- **Aim of the task**
Select and copy out every line in the records containing "lifts".

- **Data excerpts**
____________________
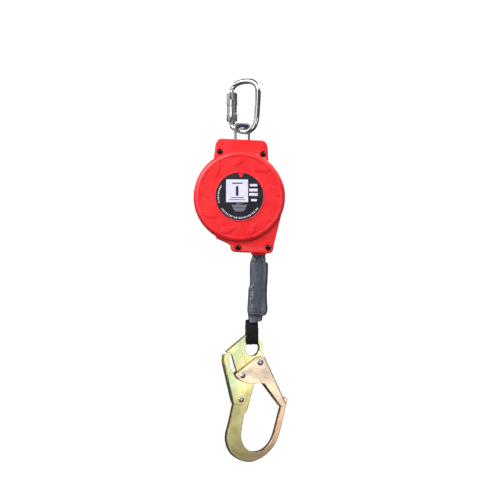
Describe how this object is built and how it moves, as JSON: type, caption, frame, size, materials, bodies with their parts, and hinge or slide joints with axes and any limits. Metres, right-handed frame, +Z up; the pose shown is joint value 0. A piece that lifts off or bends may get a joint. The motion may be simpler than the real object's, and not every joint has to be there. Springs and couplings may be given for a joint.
{
  "type": "self retracting lifeline",
  "caption": "Self retracting web lifeline: round spring-drum housing on a swivel bail and twist-lock carabiner, with energy absorber pack and large-throat locking hook.",
  "frame": {"origin": "bearing point inside the carabiner's top bend, where the anchor holds it", "axes": "+X to the right of the label side, -Y towards the label side, +Z up along the hanging line"},
  "size_m": [0.1706, 0.0601, 0.6897],
  "materials": {
    "zinc_steel": "polished zinc plate",
    "yellow_zinc": "yellow chromate on zinc, faintly iridescent",
    "gate_zinc": "pink-gold chromate on zinc",
    "red_plastic": "semi-gloss moulded, fine texture",
    "navy_plastic": "satin moulded",
    "cream_liner": "matt",
    "label": "satin printed film",
    "black_steel": "black oxide",
    "brass": "machined",
    "aluminium": "machined",
    "spring_steel": "blued strip",
    "black_web": "tight woven polyester web",
    "slate_wrap": "heat-shrunk film over stitched web"
  },
  "bodies": {
    "carabiner": {"carabiner_body": "zinc_steel", "carabiner_gate_pin": "zinc_steel"},
    "carabiner_gate": {"carabiner_gate": "zinc_steel"},
    "carabiner_sleeve": {"carabiner_sleeve": "zinc_steel"},
    "bail": {"bail": "zinc_steel", "saddle_insert": "navy_plastic", "wear_liner": "cream_liner", "swivel_base": "zinc_steel", "thrust_washer": "brass", "swivel_nut": "zinc_steel"},
    "housing": {"front_cover": "red_plastic", "rear_cover": "red_plastic", "label_plate": "label", "housing_screw_upper_left": "black_steel", "housing_screw_upper_right": "black_steel", "housing_screw_lower_left": "black_steel", "housing_screw_lower_right": "black_steel", "threaded_insert_upper_left": "brass", "threaded_insert_upper_right": "brass", "threaded_insert_lower_left": "brass", "threaded_insert_lower_right": "brass", "line_guide": "red_plastic", "frame_yoke": "zinc_steel", "bush_front": "brass", "bush_rear": "brass", "ratchet_ring": "black_steel", "spring_case": "aluminium", "power_spring": "spring_steel"},
    "drum": {"drum_axle": "zinc_steel", "drum_hub": "aluminium", "drum_flange_front": "aluminium", "drum_flange_rear": "aluminium", "axle_circlip_front": "spring_steel", "axle_circlip_rear": "spring_steel", "web_coil": "black_web", "pawl_carrier": "zinc_steel", "pawl_pin_1": "zinc_steel", "pawl_pin_2": "zinc_steel", "pawl_spring_1": "spring_steel", "pawl_spring_2": "spring_steel"},
    "pawl_1": {"pawl_1": "black_steel"},
    "pawl_2": {"pawl_2": "black_steel"},
    "lifeline": {"lifeline_web": "black_web", "pack_wrap": "slate_wrap", "tear_web": "black_web", "hook_loop_web": "black_web", "wear_sleeve": "black_web"},
    "hook": {"hook_body": "yellow_zinc", "gate_rivet": "zinc_steel", "lever_rivet": "zinc_steel", "lever_spring": "spring_steel", "gate_spring": "spring_steel"},
    "hook_gate": {"hook_gate": "gate_zinc", "gate_stop_rivet_front": "zinc_steel", "gate_stop_rivet_rear": "zinc_steel"},
    "lock_lever": {"lock_lever": "yellow_zinc"}
  },
  "joints": [
    {"name": "carabiner_gate", "type": "hinge", "parent": "carabiner", "child": "carabiner_gate", "pos_m": [-0.02629, 0.01643, -0.0685], "axis": [0.5299, 0.848, 0], "range_deg": [0, 25], "stiffness_Nm_per_rad": 0.3, "springref_deg": -17.19},
    {"name": "sleeve_twist", "type": "hinge", "parent": "carabiner_gate", "child": "carabiner_sleeve", "pos_m": [-0.02629, 0.01643, -0.04], "axis": [0, 0, 1], "range_deg": [0, 90], "stiffness_Nm_per_rad": 0.02, "springref_deg": -28.65},
    {"name": "bail_swing", "type": "hinge", "parent": "carabiner", "child": "bail", "pos_m": [-0.0081, 0.00506, -0.0848], "axis": [0.8325, -0.5202, -0.1908], "range_deg": [-25, 25]},
    {"name": "housing_swivel", "type": "hinge", "parent": "bail", "child": "housing", "pos_m": [-0.0081, 0.00506, -0.1], "axis": [0, 0, 1], "continuous": true},
    {"name": "line_pull", "type": "slide", "parent": "housing", "child": "lifeline", "axis": [0, 0, -1], "range_m": [0, 1.8], "stiffness_N_per_m": 14, "springref_m": -1.5, "deforming": ["lifeline_web"]},
    {"name": "drum_spin", "type": "hinge", "parent": "housing", "child": "drum", "pos_m": [-0.014, 0.00506, -0.203], "axis": [0, 1, 0], "range_deg": [0, 3550]},
    {"name": "pawl_1_swing", "type": "hinge", "parent": "drum", "child": "pawl_1", "pos_m": [0.008, 0.00506, -0.203], "axis": [0, -1, 0], "range_deg": [0, 13], "stiffness_Nm_per_rad": 0.05, "springref_deg": -17.19},
    {"name": "pawl_2_swing", "type": "hinge", "parent": "drum", "child": "pawl_2", "pos_m": [-0.036, 0.00506, -0.203], "axis": [0, -1, 0], "range_deg": [0, 13], "stiffness_Nm_per_rad": 0.05, "springref_deg": -17.19},
    {"name": "hook_swing", "type": "hinge", "parent": "lifeline", "child": "hook", "pos_m": [0.0084, 0.00506, -0.4589], "axis": [0.9563, 0.2924, 0], "range_deg": [-35, 35]},
    {"name": "hook_gate_swing", "type": "hinge", "parent": "hook", "child": "hook_gate", "pos_m": [0.02121, 0.00898, -0.5007], "axis": [-0.2924, 0.9563, 0], "range_deg": [0, 42], "stiffness_Nm_per_rad": 0.5, "springref_deg": -22.92},
    {"name": "lock_lever_press", "type": "hinge", "parent": "hook", "child": "lock_lever", "pos_m": [-0.01283, -0.00143, -0.5669], "axis": [-0.2924, 0.9563, 0], "range_deg": [0, 8], "stiffness_Nm_per_rad": 0.5, "springref_deg": -11.46}
  ],
  "couplings": [
    {"joint": "drum_spin", "follows": "line_pull", "rad_per_m": 34.325}
  ]
}
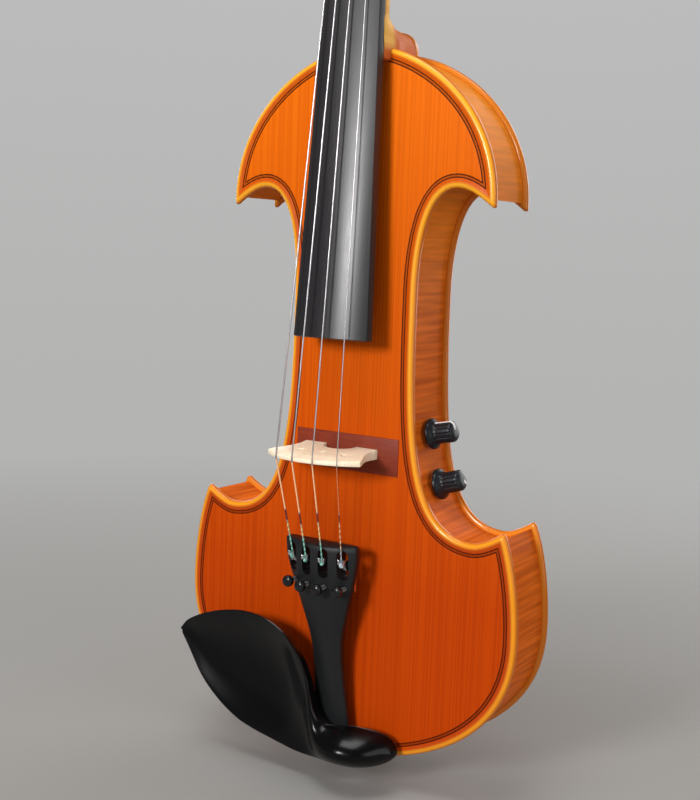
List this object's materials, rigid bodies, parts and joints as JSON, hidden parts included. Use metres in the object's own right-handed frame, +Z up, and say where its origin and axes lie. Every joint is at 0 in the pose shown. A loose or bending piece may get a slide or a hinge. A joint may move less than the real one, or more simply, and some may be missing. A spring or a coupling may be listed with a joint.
{
  "type": "electric violin",
  "caption": "Hollow electric violin with horned bouts, varnished maple and spruce plates, carved scroll, ebony fittings, chinrest, fine-tuner tailpiece and two side-mounted control knobs",
  "frame": {"origin": "centre of the endpin's flat end", "axes": "+Z runs up along the body to the scroll, the belly and strings face -Y, and +X is the treble side, where the control knobs are"},
  "size_m": [0.1938, 0.0761, 0.5898],
  "materials": {
    "belly": "amber orange gloss varnish on spruce",
    "maple": "red-brown gloss varnish on flamed maple",
    "inside": "bare blocks inside the body",
    "ebony": "oiled ebony",
    "rosewood": "oiled rosewood",
    "bridgeMaple": "bare maple, sealed",
    "blackPlastic": "satin black moulding",
    "knobPlastic": "polished black moulding",
    "steel": "nickel-plated steel",
    "silver": "silver-wound string",
    "cork": "natural cork sheet",
    "cordPlastic": "black lead sheath",
    "pickupBrass": "brass case of the pickup strip"
  },
  "bodies": {
    "violin": {"back_plate": "maple", "bridge": "bridgeMaple", "bridge_block": "inside", "bridge_plate": "rosewood", "chinrest": "blackPlastic", "chinrest_pad_bass": "cork", "chinrest_pad_treble": "cork", "clamp_barrel_bass": "steel", "clamp_barrel_treble": "steel", "clamp_cork": "cork", "clamp_lower": "steel", "clamp_upper": "steel", "end_block": "inside", "endpin": "ebony", "fingerboard": "ebony", "jack_lead": "cordPlastic", "lower_corner_block_bass": "inside", "lower_corner_block_treble": "inside", "neck": "maple", "nut": "ebony", "output_jack": "steel", "pickup": "pickupBrass", "pickup_lead": "cordPlastic", "rib_lower_bass": "maple", "rib_lower_treble": "maple", "rib_upper_bass": "maple", "rib_upper_treble": "maple", "rib_waist_bass": "maple", "rib_waist_treble": "maple", "saddle": "ebony", "string_a": "silver", "string_d": "silver", "string_e": "silver", "string_g": "silver", "tail_gut": "blackPlastic", "tailpiece": "blackPlastic", "tone_pot": "steel", "top_block": "inside", "top_plate": "belly", "upper_corner_block_bass": "inside", "upper_corner_block_treble": "inside", "volume_pot": "steel"},
    "peg_g": {"peg_g": "ebony"},
    "peg_d": {"peg_d": "ebony"},
    "peg_a": {"peg_a": "ebony"},
    "peg_e": {"peg_e": "ebony"},
    "tuner_g_screw": {"tuner_screw_g": "steel"},
    "tuner_g_head": {"tuner_knob_g": "blackPlastic"},
    "tuner_g_lever": {"tuner_lever_g": "steel"},
    "tuner_d_screw": {"tuner_screw_d": "steel"},
    "tuner_d_head": {"tuner_knob_d": "blackPlastic"},
    "tuner_d_lever": {"tuner_lever_d": "steel"},
    "tuner_a_screw": {"tuner_screw_a": "steel"},
    "tuner_a_head": {"tuner_knob_a": "blackPlastic"},
    "tuner_a_lever": {"tuner_lever_a": "steel"},
    "tuner_e_screw": {"tuner_screw_e": "steel"},
    "tuner_e_head": {"tuner_knob_e": "blackPlastic"},
    "tuner_e_lever": {"tuner_lever_e": "steel"},
    "volume_knob": {"volume_knob": "knobPlastic"},
    "tone_knob": {"tone_knob": "knobPlastic"}
  },
  "joints": [
    {"name": "peg_g_turn", "type": "hinge", "parent": "violin", "child": "peg_g", "pos_m": [0, -0.00642, 0.50969], "axis": [1, 0, 0], "continuous": true},
    {"name": "peg_d_turn", "type": "hinge", "parent": "violin", "child": "peg_d", "pos_m": [0, -0.0001, 0.53937], "axis": [1, 0, 0], "continuous": true},
    {"name": "peg_a_turn", "type": "hinge", "parent": "violin", "child": "peg_a", "pos_m": [0, 0.00285, 0.55323], "axis": [1, 0, 0], "continuous": true},
    {"name": "peg_e_turn", "type": "hinge", "parent": "violin", "child": "peg_e", "pos_m": [0, -0.00325, 0.52456], "axis": [1, 0, 0], "continuous": true},
    {"name": "tuner_g_press", "type": "slide", "parent": "violin", "child": "tuner_g_screw", "axis": [0, 1, 0], "range_m": [0, 0.003]},
    {"name": "tuner_g_turn", "type": "hinge", "parent": "tuner_g_screw", "child": "tuner_g_head", "pos_m": [-0.01652, -0.04, 0.10152], "axis": [0, 1, 0], "range_deg": [-30, 2400]},
    {"name": "tuner_g_tilt", "type": "hinge", "parent": "violin", "child": "tuner_g_lever", "pos_m": [-0.01652, -0.0348, 0.11269], "axis": [1, 0, 0], "range_deg": [-1, 17]},
    {"name": "tuner_d_press", "type": "slide", "parent": "violin", "child": "tuner_d_screw", "axis": [0, 1, 0], "range_m": [0, 0.003]},
    {"name": "tuner_d_turn", "type": "hinge", "parent": "tuner_d_screw", "child": "tuner_d_head", "pos_m": [-0.00671, -0.04, 0.10152], "axis": [0, 1, 0], "range_deg": [-30, 2400]},
    {"name": "tuner_d_tilt", "type": "hinge", "parent": "violin", "child": "tuner_d_lever", "pos_m": [-0.00671, -0.0348, 0.11269], "axis": [1, 0, 0], "range_deg": [-1, 17]},
    {"name": "tuner_a_press", "type": "slide", "parent": "violin", "child": "tuner_a_screw", "axis": [0, 1, 0], "range_m": [0, 0.003]},
    {"name": "tuner_a_turn", "type": "hinge", "parent": "tuner_a_screw", "child": "tuner_a_head", "pos_m": [0.00309, -0.04, 0.10152], "axis": [0, 1, 0], "range_deg": [-30, 2400]},
    {"name": "tuner_a_tilt", "type": "hinge", "parent": "violin", "child": "tuner_a_lever", "pos_m": [0.00309, -0.0348, 0.11269], "axis": [1, 0, 0], "range_deg": [-1, 17]},
    {"name": "tuner_e_press", "type": "slide", "parent": "violin", "child": "tuner_e_screw", "axis": [0, 1, 0], "range_m": [0, 0.003]},
    {"name": "tuner_e_turn", "type": "hinge", "parent": "tuner_e_screw", "child": "tuner_e_head", "pos_m": [0.01289, -0.04, 0.10152], "axis": [0, 1, 0], "range_deg": [-30, 2400]},
    {"name": "tuner_e_tilt", "type": "hinge", "parent": "violin", "child": "tuner_e_lever", "pos_m": [0.01289, -0.0348, 0.11269], "axis": [1, 0, 0], "range_deg": [-1, 17]},
    {"name": "volume_turn", "type": "hinge", "parent": "violin", "child": "volume_knob", "pos_m": [0.03692, 0, 0.17635], "axis": [0.9781, 0, 0.2079], "range_deg": [-150, 150]},
    {"name": "tone_turn", "type": "hinge", "parent": "violin", "child": "tone_knob", "pos_m": [0.04237, 0, 0.15202], "axis": [0.9563, 0, 0.2924], "range_deg": [-150, 150]}
  ],
  "couplings": [
    {"joint": "tuner_g_turn", "follows": "tuner_g_press", "rad_per_m": 12566},
    {"joint": "tuner_g_tilt", "follows": "tuner_g_press", "rad_per_m": 89.566},
    {"joint": "tuner_d_turn", "follows": "tuner_d_press", "rad_per_m": 12566},
    {"joint": "tuner_d_tilt", "follows": "tuner_d_press", "rad_per_m": 89.566},
    {"joint": "tuner_a_turn", "follows": "tuner_a_press", "rad_per_m": 12566},
    {"joint": "tuner_a_tilt", "follows": "tuner_a_press", "rad_per_m": 89.566},
    {"joint": "tuner_e_turn", "follows": "tuner_e_press", "rad_per_m": 12566},
    {"joint": "tuner_e_tilt", "follows": "tuner_e_press", "rad_per_m": 89.566}
  ]
}
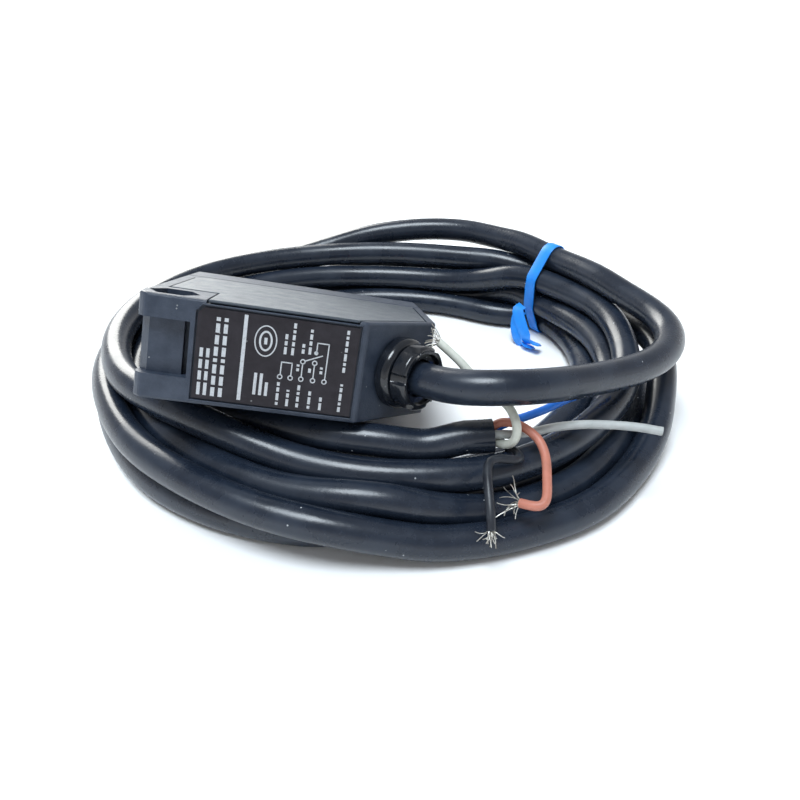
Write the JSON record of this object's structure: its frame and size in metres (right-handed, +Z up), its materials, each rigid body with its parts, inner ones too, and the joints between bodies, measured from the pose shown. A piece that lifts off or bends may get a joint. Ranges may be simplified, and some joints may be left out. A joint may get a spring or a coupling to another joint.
{
  "type": "photoelectric sensor",
  "caption": "Block-shaped photoelectric sensor with a lens window, label, adjusters and a 45 degree cable gland, lying on its coiled lead with five bared cores.",
  "frame": {"origin": "on the floor under the middle of the tilted sensor, lead not counted", "axes": "+Z up; +X roughly from the adjuster end of the sensor to its cable end; +Y roughly from its label face to its lens face"},
  "size_m": [0.1273, 0.1166, 0.0397],
  "materials": {
    "case": "moulded, fine satin texture",
    "cover": "moulded, satin",
    "label": "printed film, satin",
    "gland": "moulded, glossy",
    "seal": "matte",
    "window": "polished acrylic, dark red",
    "lens": "clear, polished",
    "filter": "grey film",
    "inner_plastic": "moulded",
    "steel": "plain",
    "board": "solder mask",
    "relay": "moulded",
    "copper": "enamelled winding",
    "varistor": "dipped coating",
    "dial": "moulded",
    "green_light": "clear tinted",
    "orange_light": "clear tinted",
    "jacket": "extruded PVC, half gloss",
    "core_brown": "extruded PVC",
    "core_gray": "extruded PVC",
    "core_white": "extruded PVC",
    "core_black": "extruded PVC",
    "core_blue": "extruded PVC",
    "strand": "tinned copper, dull",
    "tie": "coated flat tie"
  },
  "bodies": {
    "sensor_body": {"rear_case": "case", "front_case": "case", "side_cover": "cover", "data_label": "label", "gland_boss": "gland", "gland_ring": "gland", "window_seal": "seal", "adjuster_seal": "seal", "selector_seal": "seal", "front_window": "window", "emitter_lens": "lens", "receiver_lens": "lens", "emitter_led": "lens", "emitter_filter": "filter", "receiver_filter": "filter", "lens_holder": "inner_plastic", "receiver_photodiode": "inner_plastic", "shield_can": "steel", "cable_clamp": "steel", "threaded_insert": "steel", "main_board": "board", "power_board": "board", "output_relay": "relay", "supply_choke": "copper", "filter_capacitor": "inner_plastic", "varistor": "varistor", "sensitivity_potentiometer": "inner_plastic", "selector_switch": "inner_plastic", "stability_indicator": "green_light", "stability_lamp": "green_light", "operation_indicator": "orange_light", "operation_lamp": "orange_light", "cable_lead": "jacket", "cable_coil": "jacket", "cable_end": "jacket", "core_brown": "core_brown", "core_gray": "core_gray", "core_white": "core_white", "core_black": "core_black", "core_blue": "core_blue", "strands_brown": "strand", "strands_white": "strand", "strands_black": "strand", "twist_tie": "tie"},
    "sensitivity_adjuster": {"sensitivity_adjuster": "dial"},
    "operation_selector": {"operation_selector": "dial"}
  },
  "joints": [
    {"name": "sensitivity_turn", "type": "hinge", "parent": "sensor_body", "child": "sensitivity_adjuster", "pos_m": [-0.02333, -0.00889, 0.02678], "axis": [0.9849, 0.0344, -0.1695], "range_deg": [-120, 120]},
    {"name": "selector_turn", "type": "hinge", "parent": "sensor_body", "child": "operation_selector", "pos_m": [-0.02411, -0.00037, 0.02398], "axis": [0.9849, 0.0344, -0.1695], "range_deg": [0, 90]}
  ]
}
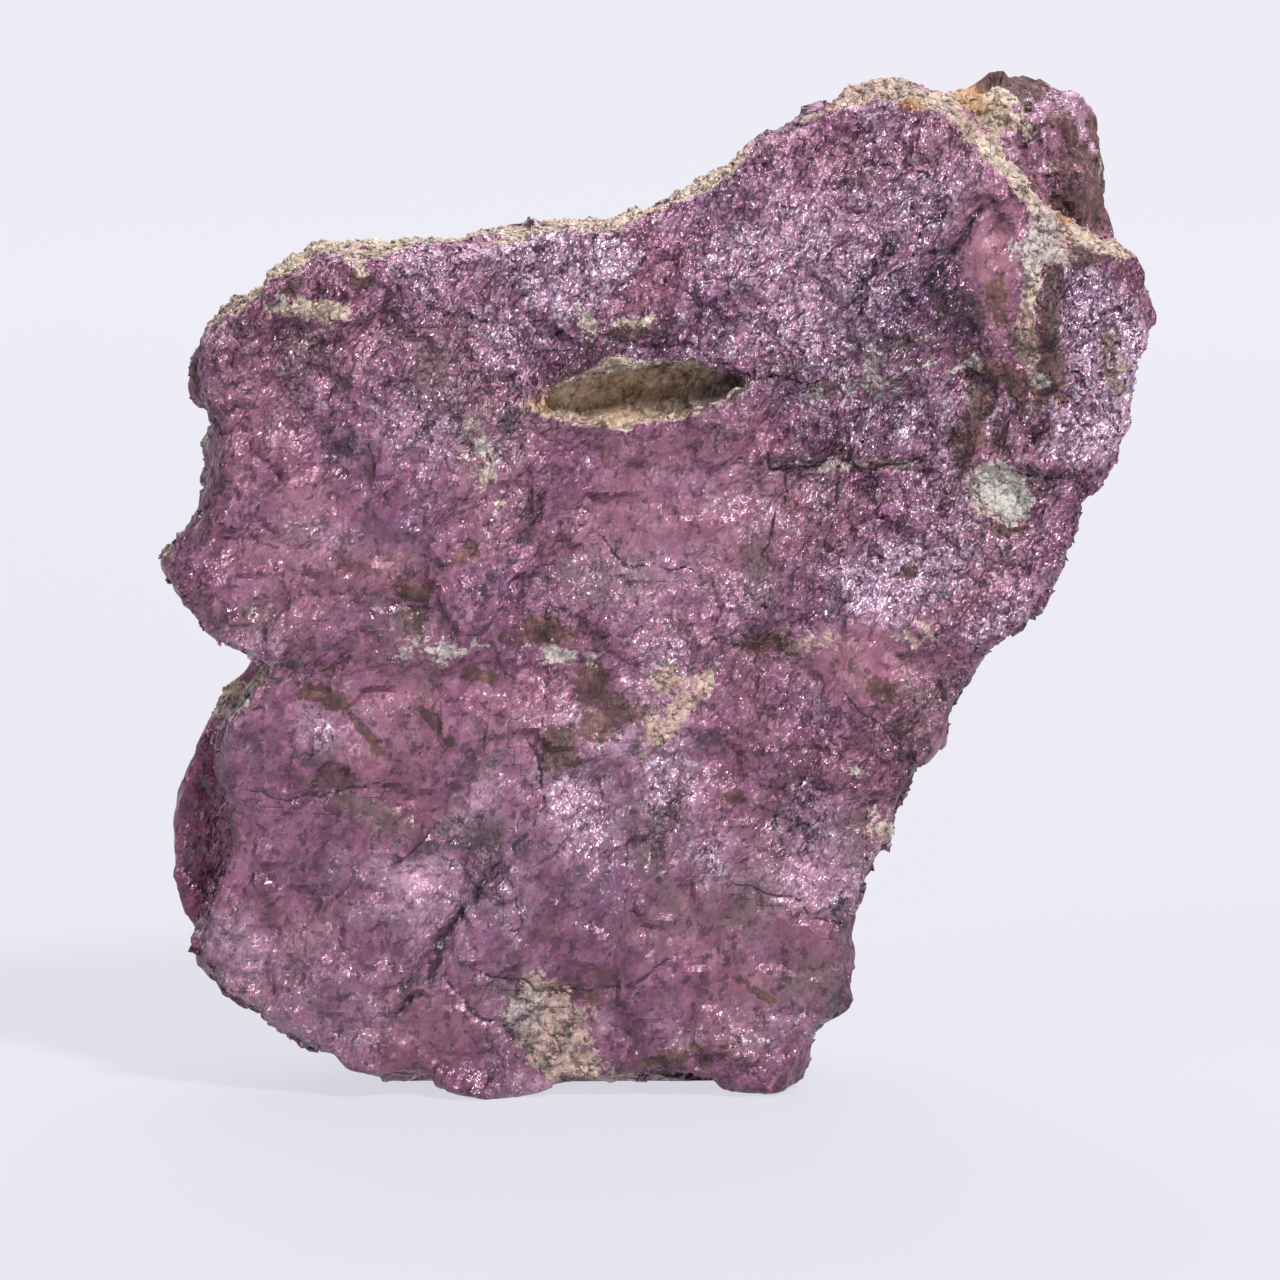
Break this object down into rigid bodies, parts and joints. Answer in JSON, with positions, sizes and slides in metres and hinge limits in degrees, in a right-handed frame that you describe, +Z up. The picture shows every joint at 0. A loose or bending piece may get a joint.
____________________
- **Written solution**
Describe how this object is built and how it moves, as JSON: type, caption, frame, size, materials, bodies with their parts, and hinge or slide joints with axes and any limits. Metres, right-handed frame, +Z up; the pose shown is joint value 0. A piece that lifts off or bends may get a joint. The motion may be simpler than the real object's, and not every joint has to be there. Springs and couplings may be given for a joint.
Write the JSON record of this object's structure: its frame and size in metres (right-handed, +Z up), its materials, each rigid body with its parts, inner ones too, and the joints between bodies, measured from the pose shown. A piece that lifts off or bends may get a joint. Ranges may be simplified, and some joints may be left out. A joint may get a spring or a coupling to another joint.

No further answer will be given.